#### Given material

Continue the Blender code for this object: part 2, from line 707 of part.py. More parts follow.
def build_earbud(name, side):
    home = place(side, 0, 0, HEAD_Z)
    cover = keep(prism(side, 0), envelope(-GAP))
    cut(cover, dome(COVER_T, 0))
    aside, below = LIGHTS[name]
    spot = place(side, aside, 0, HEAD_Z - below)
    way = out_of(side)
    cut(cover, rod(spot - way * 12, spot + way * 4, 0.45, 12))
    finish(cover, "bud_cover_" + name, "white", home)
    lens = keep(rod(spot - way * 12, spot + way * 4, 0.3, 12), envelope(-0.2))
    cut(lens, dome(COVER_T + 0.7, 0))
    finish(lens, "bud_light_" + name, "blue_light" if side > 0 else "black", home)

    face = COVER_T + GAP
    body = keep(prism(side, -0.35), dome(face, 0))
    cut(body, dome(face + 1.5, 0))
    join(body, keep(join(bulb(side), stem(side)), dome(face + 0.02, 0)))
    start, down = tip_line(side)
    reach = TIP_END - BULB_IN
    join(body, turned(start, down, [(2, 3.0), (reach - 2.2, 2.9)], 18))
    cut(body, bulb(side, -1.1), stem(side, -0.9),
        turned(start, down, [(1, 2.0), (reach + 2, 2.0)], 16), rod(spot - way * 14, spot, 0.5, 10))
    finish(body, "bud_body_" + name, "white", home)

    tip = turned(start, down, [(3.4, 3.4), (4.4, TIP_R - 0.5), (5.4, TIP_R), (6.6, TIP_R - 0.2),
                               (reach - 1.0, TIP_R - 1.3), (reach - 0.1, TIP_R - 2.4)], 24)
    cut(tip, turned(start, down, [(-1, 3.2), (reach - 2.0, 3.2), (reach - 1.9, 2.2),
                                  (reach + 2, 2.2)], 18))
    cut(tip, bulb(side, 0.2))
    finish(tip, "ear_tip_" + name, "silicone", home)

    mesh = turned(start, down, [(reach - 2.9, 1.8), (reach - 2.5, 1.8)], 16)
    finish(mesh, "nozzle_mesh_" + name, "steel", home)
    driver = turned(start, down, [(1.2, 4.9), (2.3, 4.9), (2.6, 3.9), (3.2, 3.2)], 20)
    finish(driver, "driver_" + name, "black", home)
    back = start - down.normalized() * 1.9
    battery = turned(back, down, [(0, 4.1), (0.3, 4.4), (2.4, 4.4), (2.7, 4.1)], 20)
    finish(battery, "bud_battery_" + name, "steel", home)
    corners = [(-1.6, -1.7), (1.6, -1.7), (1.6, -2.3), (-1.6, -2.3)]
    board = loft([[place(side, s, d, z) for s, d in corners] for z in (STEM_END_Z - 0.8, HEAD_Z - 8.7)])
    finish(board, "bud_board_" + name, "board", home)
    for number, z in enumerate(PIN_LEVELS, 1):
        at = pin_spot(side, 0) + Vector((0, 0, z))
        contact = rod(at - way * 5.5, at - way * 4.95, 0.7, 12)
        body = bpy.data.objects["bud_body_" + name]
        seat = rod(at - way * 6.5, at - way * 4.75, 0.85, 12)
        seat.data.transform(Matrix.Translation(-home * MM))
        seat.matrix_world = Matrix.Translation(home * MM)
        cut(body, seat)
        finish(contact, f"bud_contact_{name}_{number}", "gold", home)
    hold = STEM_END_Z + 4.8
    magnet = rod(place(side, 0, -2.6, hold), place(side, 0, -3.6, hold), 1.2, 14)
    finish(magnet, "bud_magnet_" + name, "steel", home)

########

## Description of the task
Return each line of the data exactly as written above.

## Reply to the exercise
Continue the Blender code for this object: part 2, from line 707 of part.py. More parts follow.
def build_earbud(name, side):
    home = place(side, 0, 0, HEAD_Z)
    cover = keep(prism(side, 0), envelope(-GAP))
    cut(cover, dome(COVER_T, 0))
    aside, below = LIGHTS[name]
    spot = place(side, aside, 0, HEAD_Z - below)
    way = out_of(side)
    cut(cover, rod(spot - way * 12, spot + way * 4, 0.45, 12))
    finish(cover, "bud_cover_" + name, "white", home)
    lens = keep(rod(spot - way * 12, spot + way * 4, 0.3, 12), envelope(-0.2))
    cut(lens, dome(COVER_T + 0.7, 0))
    finish(lens, "bud_light_" + name, "blue_light" if side > 0 else "black", home)

    face = COVER_T + GAP
    body = keep(prism(side, -0.35), dome(face, 0))
    cut(body, dome(face + 1.5, 0))
    join(body, keep(join(bulb(side), stem(side)), dome(face + 0.02, 0)))
    start, down = tip_line(side)
    reach = TIP_END - BULB_IN
    join(body, turned(start, down, [(2, 3.0), (reach - 2.2, 2.9)], 18))
    cut(body, bulb(side, -1.1), stem(side, -0.9),
        turned(start, down, [(1, 2.0), (reach + 2, 2.0)], 16), rod(spot - way * 14, spot, 0.5, 10))
    finish(body, "bud_body_" + name, "white", home)

    tip = turned(start, down, [(3.4, 3.4), (4.4, TIP_R - 0.5), (5.4, TIP_R), (6.6, TIP_R - 0.2),
                               (reach - 1.0, TIP_R - 1.3), (reach - 0.1, TIP_R - 2.4)], 24)
    cut(tip, turned(start, down, [(-1, 3.2), (reach - 2.0, 3.2), (reach - 1.9, 2.2),
                                  (reach + 2, 2.2)], 18))
    cut(tip, bulb(side, 0.2))
    finish(tip, "ear_tip_" + name, "silicone", home)

    mesh = turned(start, down, [(reach - 2.9, 1.8), (reach - 2.5, 1.8)], 16)
    finish(mesh, "nozzle_mesh_" + name, "steel", home)
    driver = turned(start, down, [(1.2, 4.9), (2.3, 4.9), (2.6, 3.9), (3.2, 3.2)], 20)
    finish(driver, "driver_" + name, "black", home)
    back = start - down.normalized() * 1.9
    battery = turned(back, down, [(0, 4.1), (0.3, 4.4), (2.4, 4.4), (2.7, 4.1)], 20)
    finish(battery, "bud_battery_" + name, "steel", home)
    corners = [(-1.6, -1.7), (1.6, -1.7), (1.6, -2.3), (-1.6, -2.3)]
    board = loft([[place(side, s, d, z) for s, d in corners] for z in (STEM_END_Z - 0.8, HEAD_Z - 8.7)])
    finish(board, "bud_board_" + name, "board", home)
    for number, z in enumerate(PIN_LEVELS, 1):
        at = pin_spot(side, 0) + Vector((0, 0, z))
        contact = rod(at - way * 5.5, at - way * 4.95, 0.7, 12)
        body = bpy.data.objects["bud_body_" + name]
        seat = rod(at - way * 6.5, at - way * 4.75, 0.85, 12)
        seat.data.transform(Matrix.Translation(-home * MM))
        seat.matrix_world = Matrix.Translation(home * MM)
        cut(body, seat)
        finish(contact, f"bud_contact_{name}_{number}", "gold", home)
    hold = STEM_END_Z + 4.8
    magnet = rod(place(side, 0, -2.6, hold), place(side, 0, -3.6, hold), 1.2, 14)
    finish(magnet, "bud_magnet_" + name, "steel", home)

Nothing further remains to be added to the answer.